■ **Exercise prompt**: Each line below is to be written out in full, exactly as shown.

■ **Information shown**:
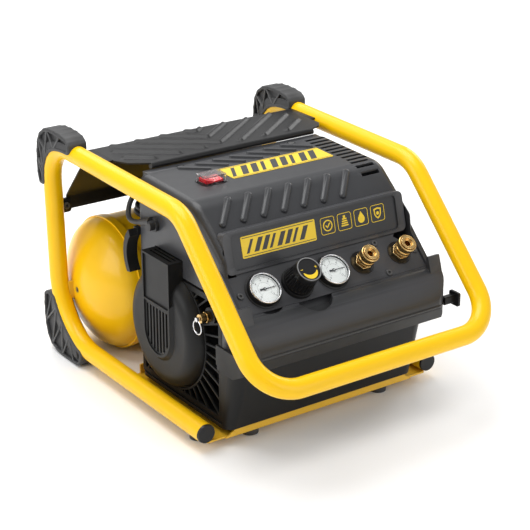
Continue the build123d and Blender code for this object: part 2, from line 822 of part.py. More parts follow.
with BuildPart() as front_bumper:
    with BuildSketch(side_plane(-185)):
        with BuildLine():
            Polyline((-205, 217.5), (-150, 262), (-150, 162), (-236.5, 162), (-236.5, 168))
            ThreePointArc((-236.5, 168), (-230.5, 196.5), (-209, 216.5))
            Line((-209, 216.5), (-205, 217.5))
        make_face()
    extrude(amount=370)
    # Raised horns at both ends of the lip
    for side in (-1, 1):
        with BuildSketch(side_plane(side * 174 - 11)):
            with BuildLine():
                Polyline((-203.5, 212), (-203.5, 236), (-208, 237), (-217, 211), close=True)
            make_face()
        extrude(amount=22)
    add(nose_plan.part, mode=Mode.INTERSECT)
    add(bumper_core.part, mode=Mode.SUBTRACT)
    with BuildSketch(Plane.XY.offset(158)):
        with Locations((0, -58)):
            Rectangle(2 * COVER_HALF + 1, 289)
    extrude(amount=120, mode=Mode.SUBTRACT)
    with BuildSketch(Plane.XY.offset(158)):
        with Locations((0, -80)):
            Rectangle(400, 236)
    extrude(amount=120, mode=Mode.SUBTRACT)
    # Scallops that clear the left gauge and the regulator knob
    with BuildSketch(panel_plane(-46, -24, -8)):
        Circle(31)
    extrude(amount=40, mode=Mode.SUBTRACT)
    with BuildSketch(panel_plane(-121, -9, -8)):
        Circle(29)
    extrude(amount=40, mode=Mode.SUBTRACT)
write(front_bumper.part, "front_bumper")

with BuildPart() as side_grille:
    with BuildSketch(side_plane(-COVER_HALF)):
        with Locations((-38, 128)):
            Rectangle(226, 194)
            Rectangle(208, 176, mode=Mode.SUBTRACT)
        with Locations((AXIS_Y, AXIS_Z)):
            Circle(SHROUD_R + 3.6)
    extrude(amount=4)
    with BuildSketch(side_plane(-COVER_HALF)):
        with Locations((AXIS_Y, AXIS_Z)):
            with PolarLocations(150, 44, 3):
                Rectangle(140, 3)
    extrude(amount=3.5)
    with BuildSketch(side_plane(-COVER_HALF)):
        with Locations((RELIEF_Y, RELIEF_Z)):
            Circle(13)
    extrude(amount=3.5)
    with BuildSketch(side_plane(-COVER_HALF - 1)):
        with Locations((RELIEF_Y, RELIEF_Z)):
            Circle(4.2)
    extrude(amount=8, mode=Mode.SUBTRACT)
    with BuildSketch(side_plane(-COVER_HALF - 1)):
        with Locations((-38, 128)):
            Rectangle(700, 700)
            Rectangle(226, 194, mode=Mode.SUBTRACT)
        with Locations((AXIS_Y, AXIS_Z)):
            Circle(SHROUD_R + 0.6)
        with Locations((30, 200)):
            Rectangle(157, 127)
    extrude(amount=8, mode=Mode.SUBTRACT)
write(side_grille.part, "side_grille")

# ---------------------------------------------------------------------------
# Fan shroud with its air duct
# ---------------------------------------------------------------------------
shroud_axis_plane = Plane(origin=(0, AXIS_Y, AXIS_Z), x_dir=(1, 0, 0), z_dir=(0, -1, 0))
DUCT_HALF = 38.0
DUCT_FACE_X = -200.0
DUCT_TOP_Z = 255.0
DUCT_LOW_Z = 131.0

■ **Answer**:
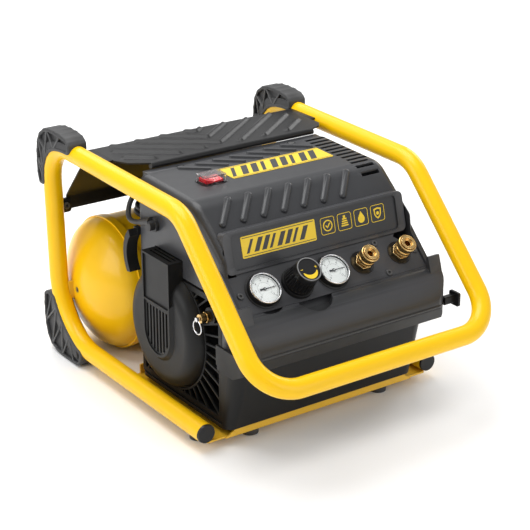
Continue the build123d and Blender code for this object: part 2, from line 822 of part.py. More parts follow.
with BuildPart() as front_bumper:
    with BuildSketch(side_plane(-185)):
        with BuildLine():
            Polyline((-205, 217.5), (-150, 262), (-150, 162), (-236.5, 162), (-236.5, 168))
            ThreePointArc((-236.5, 168), (-230.5, 196.5), (-209, 216.5))
            Line((-209, 216.5), (-205, 217.5))
        make_face()
    extrude(amount=370)
    # Raised horns at both ends of the lip
    for side in (-1, 1):
        with BuildSketch(side_plane(side * 174 - 11)):
            with BuildLine():
                Polyline((-203.5, 212), (-203.5, 236), (-208, 237), (-217, 211), close=True)
            make_face()
        extrude(amount=22)
    add(nose_plan.part, mode=Mode.INTERSECT)
    add(bumper_core.part, mode=Mode.SUBTRACT)
    with BuildSketch(Plane.XY.offset(158)):
        with Locations((0, -58)):
            Rectangle(2 * COVER_HALF + 1, 289)
    extrude(amount=120, mode=Mode.SUBTRACT)
    with BuildSketch(Plane.XY.offset(158)):
        with Locations((0, -80)):
            Rectangle(400, 236)
    extrude(amount=120, mode=Mode.SUBTRACT)
    # Scallops that clear the left gauge and the regulator knob
    with BuildSketch(panel_plane(-46, -24, -8)):
        Circle(31)
    extrude(amount=40, mode=Mode.SUBTRACT)
    with BuildSketch(panel_plane(-121, -9, -8)):
        Circle(29)
    extrude(amount=40, mode=Mode.SUBTRACT)
write(front_bumper.part, "front_bumper")

with BuildPart() as side_grille:
    with BuildSketch(side_plane(-COVER_HALF)):
        with Locations((-38, 128)):
            Rectangle(226, 194)
            Rectangle(208, 176, mode=Mode.SUBTRACT)
        with Locations((AXIS_Y, AXIS_Z)):
            Circle(SHROUD_R + 3.6)
    extrude(amount=4)
    with BuildSketch(side_plane(-COVER_HALF)):
        with Locations((AXIS_Y, AXIS_Z)):
            with PolarLocations(150, 44, 3):
                Rectangle(140, 3)
    extrude(amount=3.5)
    with BuildSketch(side_plane(-COVER_HALF)):
        with Locations((RELIEF_Y, RELIEF_Z)):
            Circle(13)
    extrude(amount=3.5)
    with BuildSketch(side_plane(-COVER_HALF - 1)):
        with Locations((RELIEF_Y, RELIEF_Z)):
            Circle(4.2)
    extrude(amount=8, mode=Mode.SUBTRACT)
    with BuildSketch(side_plane(-COVER_HALF - 1)):
        with Locations((-38, 128)):
            Rectangle(700, 700)
            Rectangle(226, 194, mode=Mode.SUBTRACT)
        with Locations((AXIS_Y, AXIS_Z)):
            Circle(SHROUD_R + 0.6)
        with Locations((30, 200)):
            Rectangle(157, 127)
    extrude(amount=8, mode=Mode.SUBTRACT)
write(side_grille.part, "side_grille")

# ---------------------------------------------------------------------------
# Fan shroud with its air duct
# ---------------------------------------------------------------------------
shroud_axis_plane = Plane(origin=(0, AXIS_Y, AXIS_Z), x_dir=(1, 0, 0), z_dir=(0, -1, 0))
DUCT_HALF = 38.0
DUCT_FACE_X = -200.0
DUCT_TOP_Z = 255.0
DUCT_LOW_Z = 131.0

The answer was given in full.